The required output is a single number: how many lines of the material contain the string "that".
** begin DATASET ENTRIES **
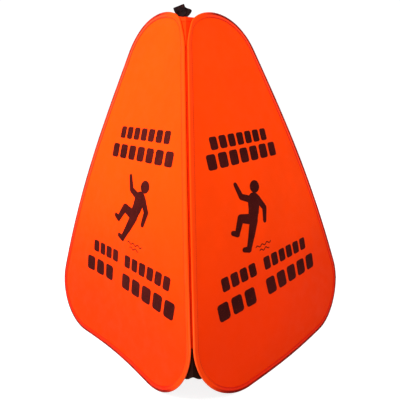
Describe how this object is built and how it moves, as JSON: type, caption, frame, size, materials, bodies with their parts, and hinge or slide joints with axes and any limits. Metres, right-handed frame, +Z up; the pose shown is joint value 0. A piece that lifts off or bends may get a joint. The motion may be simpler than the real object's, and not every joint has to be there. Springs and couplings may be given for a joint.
{
  "type": "wet floor sign",
  "caption": "Free-standing pop-up floor warning cone of hooped orange fabric panels that fold at their corner seams, with corner gussets and a webbing hang loop.",
  "frame": {"origin": "on the floor, on the cone's vertical axis", "axes": "+Z up; the front corner seam lies toward -Y, so the two front panels face -X -Y and +X -Y"},
  "size_m": [0.7746, 0.7746, 0.8003],
  "materials": {
    "panel_fabric": "plain-weave nylon, orange",
    "hem_fabric": "folded orange hem, lockstitched",
    "seam_tape": "narrow red-orange joining tape",
    "black_web": "black coated nylon",
    "webbing": "black woven webbing",
    "spring_steel": "drawn round spring wire",
    "ferrule": "crimped tube"
  },
  "bodies": {
    "front_left": {"front_left_fabric": "panel_fabric", "front_left_hem": "hem_fabric", "front_left_hoop": "spring_steel", "front_left_ferrule": "ferrule", "front_left_lower_web_front": "black_web", "front_left_lower_web_left": "black_web", "front_left_seam_tape_front": "seam_tape", "front_left_seam_tape_left": "seam_tape", "front_left_upper_web_front": "panel_fabric", "front_left_upper_web_left": "panel_fabric", "hang_loop_tail": "webbing"},
    "front_right": {"front_right_fabric": "panel_fabric", "front_right_hem": "hem_fabric", "front_right_hoop": "spring_steel", "front_right_ferrule": "ferrule", "front_right_lower_web_right": "black_web", "front_right_lower_web_front": "black_web", "front_right_seam_tape_right": "seam_tape", "front_right_seam_tape_front": "seam_tape", "front_right_upper_web_right": "panel_fabric", "front_right_upper_web_front": "panel_fabric"},
    "rear_right": {"rear_right_fabric": "panel_fabric", "rear_right_hem": "hem_fabric", "rear_right_hoop": "spring_steel", "rear_right_ferrule": "ferrule", "rear_right_lower_web_rear": "black_web", "rear_right_lower_web_right": "black_web", "rear_right_seam_tape_rear": "seam_tape", "rear_right_seam_tape_right": "seam_tape", "rear_right_upper_web_rear": "panel_fabric", "rear_right_upper_web_right": "panel_fabric"},
    "rear_left": {"rear_left_fabric": "panel_fabric", "rear_left_hem": "hem_fabric", "rear_left_hoop": "spring_steel", "rear_left_ferrule": "ferrule", "rear_left_lower_web_left": "black_web", "rear_left_lower_web_rear": "black_web", "rear_left_seam_tape_left": "seam_tape", "rear_left_seam_tape_rear": "seam_tape", "rear_left_upper_web_left": "panel_fabric", "rear_left_upper_web_rear": "panel_fabric"},
    "hang_loop": {"hang_loop": "webbing"}
  },
  "joints": [
    {"name": "front_seam_fold", "type": "hinge", "parent": "front_left", "child": "front_right", "pos_m": [0, -0.42144, 0], "axis": [0, 0.3608, 0.9326], "range_deg": [-85, 85], "stiffness_Nm_per_rad": 0.4},
    {"name": "right_seam_fold", "type": "hinge", "parent": "front_right", "child": "rear_right", "pos_m": [0.42144, 0, 0], "axis": [-0.3608, 0, 0.9326], "range_deg": [-85, 85], "stiffness_Nm_per_rad": 0.2},
    {"name": "left_seam_fold", "type": "hinge", "parent": "front_left", "child": "rear_left", "pos_m": [-0.42144, 0, 0], "axis": [0.3608, 0, 0.9326], "range_deg": [-85, 85], "stiffness_Nm_per_rad": 0.2},
    {"name": "hang_loop_flop", "type": "hinge", "parent": "front_left", "child": "hang_loop", "pos_m": [-0.01649, -0.10134, 0.77896], "axis": [0.7071, -0.7071, 0], "range_deg": [-75, 0], "stiffness_Nm_per_rad": 0.002}
  ],
  "couplings": [
    {"joint": "right_seam_fold", "follows": "front_seam_fold", "ratio": -1},
    {"joint": "left_seam_fold", "follows": "front_seam_fold", "ratio": 1}
  ]
}
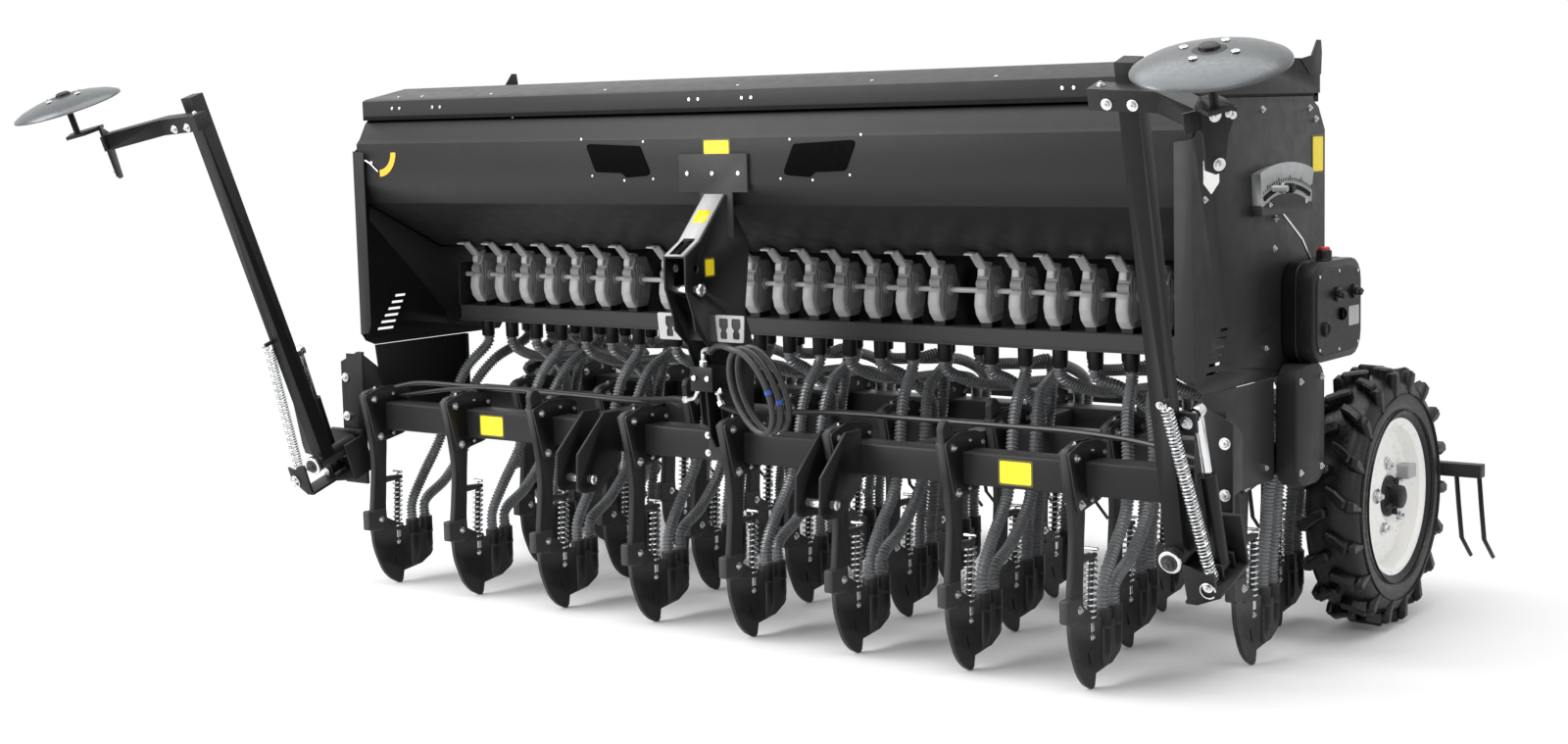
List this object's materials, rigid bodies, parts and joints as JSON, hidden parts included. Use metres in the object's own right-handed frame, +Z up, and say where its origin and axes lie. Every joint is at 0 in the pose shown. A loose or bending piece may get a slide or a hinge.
** end DATASET ENTRIES **
_OUTPUT_
2